Wed Oct 19, 2022, 12:11 PM
Oct 2022

1984 and Animal Farm as well. The only required reading when I was in high school ages ago. I prefer biographies.

SKKY

(11,814 posts)
76. 1984 by Orwell...
Wed Oct 19, 2022, 01:09 PM
Oct 2022

My other two favorites are Siddhartha, and Narcissus and Goldmund by Hesse. But if I could only read one novel for the rest of my life, it would be 1984 for sure.

3catwoman3

(24,018 posts)
77. Winds of War and...
Wed Oct 19, 2022, 05:52 PM
Oct 2022

...War and Remembrance, by Herman Wouk.

Also, Daphne du Maurier's Rebecca - chillingly compelling. I've read it dozens of times.

madamesilverspurs

(15,806 posts)
88. On Wouk . . .
Thu Oct 20, 2022, 04:20 PM
Oct 2022

A few years back I attended a luncheon where the speaker was a former attache to our embassy in Moscow. Having just finished WoW and WaR, I wasn't at all surprised when he said reading those books was a prerequisite for his job.


.

Coventina

(27,140 posts)
82. Emma by Jane Austen is my favorite.
Wed Oct 19, 2022, 08:05 PM
Oct 2022

Pride & Prejudice is the more famous, because it's funnier, I think.
Emma is just superior. I get more out of it with every read.

yellowdogintexas

(22,269 posts)
86. To Kill A Mockingbird.
Thu Oct 20, 2022, 12:16 PM
Oct 2022

At least for 20th Century

I also loved The Scarlet Letter, Jane Eyre and Tom Sawyer.
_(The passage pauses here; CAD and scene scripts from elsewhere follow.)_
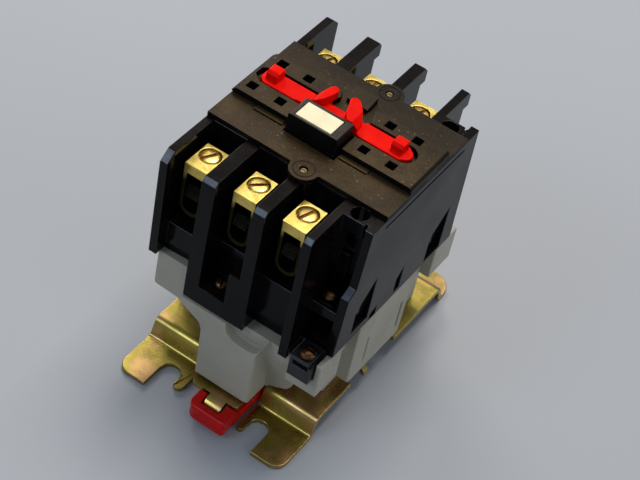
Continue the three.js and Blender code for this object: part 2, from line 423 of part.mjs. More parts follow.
// ================================================================= auxiliary lane
{
  const bridge = join(box(26.9, 30.3, Y_MID - 14.4, Y_MID + 14.4, 94.2, 95.2), box(27.2, 30.0, Y_MID - 14.2, Y_MID - 11.2, 93.4, 94.3), box(27.2, 30.0, Y_MID + 11.2, Y_MID + 14.2, 93.4, 94.3));
  put('aux_moving_contact', bridge, M.copper);
  put('aux_contact_spring', helix(28.6, Y_MID, 95.5, 102.3, 1.8, 0.3, 4), M.spring);
  let bar = side([[-15.4, 84.6], [-15.4, 89.1], [-18.4, 89.1], [-18.4, 86.2], [-38.2, 86.2], [-38.2, 67.6], [-45.4, 67.6], [-45.4, 66.3], [-36.8, 66.3], [-36.8, 84.6]].reverse(), 26.8, 30.4);
  bar = cut(join(bar, box(25.6, 31.6, -45.4, -38.3, 66.3, 67.6)), cyl(1.9, 28.6, -41.6, 60, 70, 'z', 16));
  put('aux_terminal_front', bar, M.brass);
  put('aux_terminal_rear', mirrorY(bar), M.brass);
  let screw = join(cyl(2.9, 28.6, -41.6, 67.9, 70.3, 'z', 24), cyl(1.5, 28.6, -41.6, 66.4, 68, 'z', 14));
  screw = cut(screw, box(25, 32, -42.05, -41.15, 69.4, 71));
  put('aux_screw_front', screw, M.screw);
  put('aux_screw_rear', mirrorY(screw), M.screw);
}

// ================================================================= coil terminals and housing screws
{
  let block = join(box(25.9, 34.7, -57, -46.9, 38.4, 46.1), box(25.9, 33.8, -57, -46.9, 46, 48.2));
  block = cut(block, cyl(1.8, 30.6, -53.2, 41, 50, 'z', 16), box(27.2, 33.6, -58, -54.6, 44.2, 46.4));
  put('coil_terminal_front', block, M.black);
  const rearward = (m) => { const g = geometryOf(mirrorY(m)); g.translate(0, -8.0, 0); return solid(g); };
  put('coil_terminal_rear', rearward(block), M.black);
  let screw = join(cyl(3.0, 30.6, -53.2, 48.5, 50.9, 'z', 24), cyl(1.5, 30.6, -53.2, 42, 48.6, 'z', 14));
  screw = cut(screw, box(27, 34, -53.65, -52.75, 50.0, 52));
  put('coil_screw_front', screw, M.screw);
  put('coil_screw_rear', rearward(screw), M.screw);
  let hs = join(cyl(2.9, -9.0, -50.5, 52.8, 55.2, 'z', 24), cyl(1.6, -9.0, -50.5, 34, 52.9, 'z', 14));
  hs = cut(hs, box(-13, -5, -50.95, -50.05, 54.3, 56), box(-9.45, -8.55, -54, -47, 54.3, 56));
  put('housing_screw_front', hs, M.screw);
  put('housing_screw_rear', mirrorY(hs), M.screw);
}

// ================================================================= magnet and coil
{
  const y0 = Y_MID - 9, y1 = Y_MID + 9;
  put('core_buffer_pad', box(-24, 19, Y_MID - 8, Y_MID + 8, 12.7, 14.7), M.rubber);
  let core = front([[-27.5, 15], [22.5, 15], [22.5, 43], [14.8, 43], [14.8, 23], [5, 23], [5, 43], [-10, 43], [-10, 23], [-19.8, 23], [-19.8, 43], [-27.5, 43]], y0, y1);
  for (const x of [-23.65, 18.65]) {
    core = cut(core, cut(box(x - 3.1, x + 3.1, y0 + 2.2, y1 - 2.2, 41.2, 44), box(x - 1.5, x + 1.5, y0 + 3.8, y1 - 3.8, 40, 45)));
    put(x < 0 ? 'shading_ring_left' : 'shading_ring_right',
      cut(box(x - 2.8, x + 2.8, y0 + 2.5, y1 - 2.5, 41.5, 42.7), box(x - 1.8, x + 1.8, y0 + 3.5, y1 - 3.5, 40, 45)), M.copper);
  }
  put('magnet_core', core, M.iron);
  let arm = front([[-27.5, 49.3], [-19.8, 49.3], [-19.8, 51.6], [-10, 51.6], [-10, 49.3], [5, 49.3], [5, 51.6], [14.8, 51.6], [14.8, 49.3], [22.5, 49.3], [22.5, 57.3], [-27.5, 57.3]], y0, y1);
  arm = join(arm, box(-4.2, -0.8, -8.2, -0.4, 57, 65.2));
  arm = cut(arm, cyl(1.8, -4.3, 61.6, -20, 20, 'x', 16));
  put('armature', arm, M.iron);
  put('armature_pin', cyl(1.45, -4.3, 61.6, -9.8, 4.8, 'x', 14), M.steel);
  // bobbin and winding
  const tube = cut(box(-11.6, 6.6, -14.9, 6.3, 23.4, 42.2), box(-10.3, 5.3, -13.6, 5.0, 20, 50));
  const flange = (z) => cut(plan(rrect(-19.4, 14.4, -22.9, 14.3, 2), z, z + 1.4), box(-10.3, 5.3, -13.6, 5.0, 20, 50));
  put('coil_bobbin', join(tube, flange(23.4), flange(40.8)), M.bobbin);
  put('coil_winding', cut(plan(rrect(-18.6, 13.6, -21.9, 13.3, 3), 25.1, 40.5), box(-11.9, 6.9, -15.2, 6.6, 20, 50)), M.copper);
  put('return_spring_front', helix(-2.5, -18.9, 42.5, 57.3, 2.6, 0.45, 5), M.spring);
  put('return_spring_rear', helix(-2.5, 10.3, 42.5, 57.3, 2.6, 0.45, 5), M.spring);
}

export default group;
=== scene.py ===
import json
import math
import bmesh
import bpy
from mathutils import Matrix, Vector
from mathutils.bvhtree import BVHTree
from mathutils.kdtree import KDTree


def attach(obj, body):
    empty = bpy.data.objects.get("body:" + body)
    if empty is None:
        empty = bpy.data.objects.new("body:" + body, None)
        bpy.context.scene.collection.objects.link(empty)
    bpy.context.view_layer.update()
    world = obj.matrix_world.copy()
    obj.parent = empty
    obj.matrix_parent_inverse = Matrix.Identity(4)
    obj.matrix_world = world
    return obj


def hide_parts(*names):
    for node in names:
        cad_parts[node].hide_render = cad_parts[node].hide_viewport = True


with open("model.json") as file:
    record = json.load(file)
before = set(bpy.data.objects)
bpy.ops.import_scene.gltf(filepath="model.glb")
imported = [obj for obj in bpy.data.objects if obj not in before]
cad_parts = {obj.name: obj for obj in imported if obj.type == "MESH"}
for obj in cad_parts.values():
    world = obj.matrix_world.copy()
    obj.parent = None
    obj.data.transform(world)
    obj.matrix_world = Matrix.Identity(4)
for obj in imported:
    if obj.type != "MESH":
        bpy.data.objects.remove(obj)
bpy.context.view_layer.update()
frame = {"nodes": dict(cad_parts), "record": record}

SC = bpy.context.scene
MM = 0.001
SHIFT = 6.8                                  # the frame's Y is the housing's own Y plus this, in mm
NODES = frame["nodes"]
BODY = {n: b for b, ns in frame["record"]["behaviour"]["bodies"].items() for n in ns}
SLOT = {s["node"]: s["material_slot"] for s in frame["record"]["subparts"]}

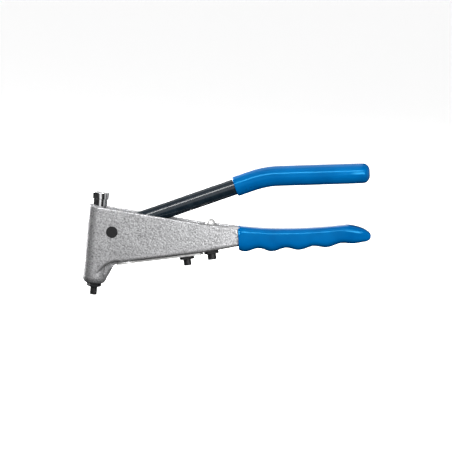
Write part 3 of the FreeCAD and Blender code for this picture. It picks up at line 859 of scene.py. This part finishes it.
pale = Finish("pale_floor", (0.8, 0.8, 0.8), 0.0, 0.9)
glow = pale.tree.nodes.new("ShaderNodeEmission")
glow.inputs["Strength"].default_value = 0.6
lit = pale.tree.nodes.new("ShaderNodeAddShader")
pale.tree.links.new(pale.shader.outputs["BSDF"], lit.inputs[0])
pale.tree.links.new(glow.outputs["Emission"], lit.inputs[1])
outward = pale.tree.nodes.new("ShaderNodeVectorMath")
outward.operation = "NORMALIZE"
reach = pale.tree.nodes.new("ShaderNodeVectorMath")
reach.operation = "LENGTH"
centre = pale.tree.nodes.new("ShaderNodeMapping")
centre.inputs["Location"].default_value = (-0.24, 0, 0)
pale.tree.links.new(pale.place, centre.inputs["Vector"])
pale.tree.links.new(centre.outputs["Vector"], outward.inputs[0])
pale.tree.links.new(pale.place, reach.inputs[0])
# Painted shadow: the floor's glow is painted darker close to the tool, as if shaded by it.
painted_shade_near_tool = pale.tree.nodes.new("ShaderNodeMapRange")
painted_shade_near_tool.inputs["From Min"].default_value = 0.28
painted_shade_near_tool.inputs["From Max"].default_value = 0.66
painted_shade_near_tool.inputs["To Min"].default_value = 0.01
pale.tree.links.new(reach.outputs["Value"], painted_shade_near_tool.inputs["Value"])
# Painted light and reflection: bright panels with dark gaps, by direction from the tool, painted into the
# floor's glow for every ray but the camera's.
painted_glow_panels = pale.tree.nodes.new("ShaderNodeEmission")
pale.tree.links.new(side_panels(pale.tree, outward.outputs["Vector"]), painted_glow_panels.inputs["Color"])
pale.tree.links.new(painted_shade_near_tool.outputs["Result"], painted_glow_panels.inputs["Strength"])
for_the_eye(pale.tree, lit.outputs["Shader"], painted_glow_panels.outputs["Emission"], "Material Output")
pale.put_on(floor)


def softbox(name, place, target, width, height, power):
    light = bpy.data.lights.new(name, "AREA")
    light.shape = "RECTANGLE"
    light.size = width
    light.size_y = height
    light.energy = power
    lamp = bpy.data.objects.new(name, light)
    bpy.context.scene.collection.objects.link(lamp)
    look_at(lamp, Vector(place), Vector(target))


softbox("high_strip", (0.1, -1.2, 0.95), (0.1, 0, 0.07), 2.2, 0.15, 30)
softbox("nose_side", (-1.1, 0.9, 0.3), (0, 0, 0.05), 0.6, 0.9, 100)
softbox("rim_top", (0.1, 0.5, 1.6), (0.1, 0, 0.07), 2.0, 0.2, 2.5)
softbox("handle_side", (0.38, -0.65, 0.2), (0.1, 0, 0.06), 0.3, 0.25, 4.5)

# The room is white behind the tool. Round it stand bright panels with dark gaps between,
# which the polished parts mirror.
world = bpy.data.worlds.new("studio")
bpy.context.scene.world = world
world.use_nodes = True
room = world.node_tree
walls = room.nodes["Background"]
backdrop = room.nodes.new("ShaderNodeBackground")
backdrop.inputs["Color"].default_value = (1, 1, 1, 1)
direction = room.nodes.new("ShaderNodeTexCoord")
room.links.new(side_panels(room, direction.outputs["Generated"]), walls.inputs["Color"])
for_the_eye(room, backdrop.outputs["Background"], walls.outputs["Background"], "World Output")
bpy.context.scene.view_settings.view_transform = "Standard"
If classic includes highly readable, big selling books then The Godfather.

Since I now read to escape, most of my books are definitely not classics nor will they ever be!

VGNonly

(7,497 posts)
87. Of Mice and Men
Thu Oct 20, 2022, 03:08 PM
Oct 2022

is my favorite classic. The Monkey Wrench Gang is what I'll call my favorite "pulp" novel.

Harker

(14,028 posts)
90. Maybe Hermann Hesse's "Steppenwolf."
Thu Oct 20, 2022, 05:08 PM
Oct 2022

I started reading it at eighteen, and was deeply troubled - enough to drop it.

At thirty-six, I read it clean through, and laughed at myself.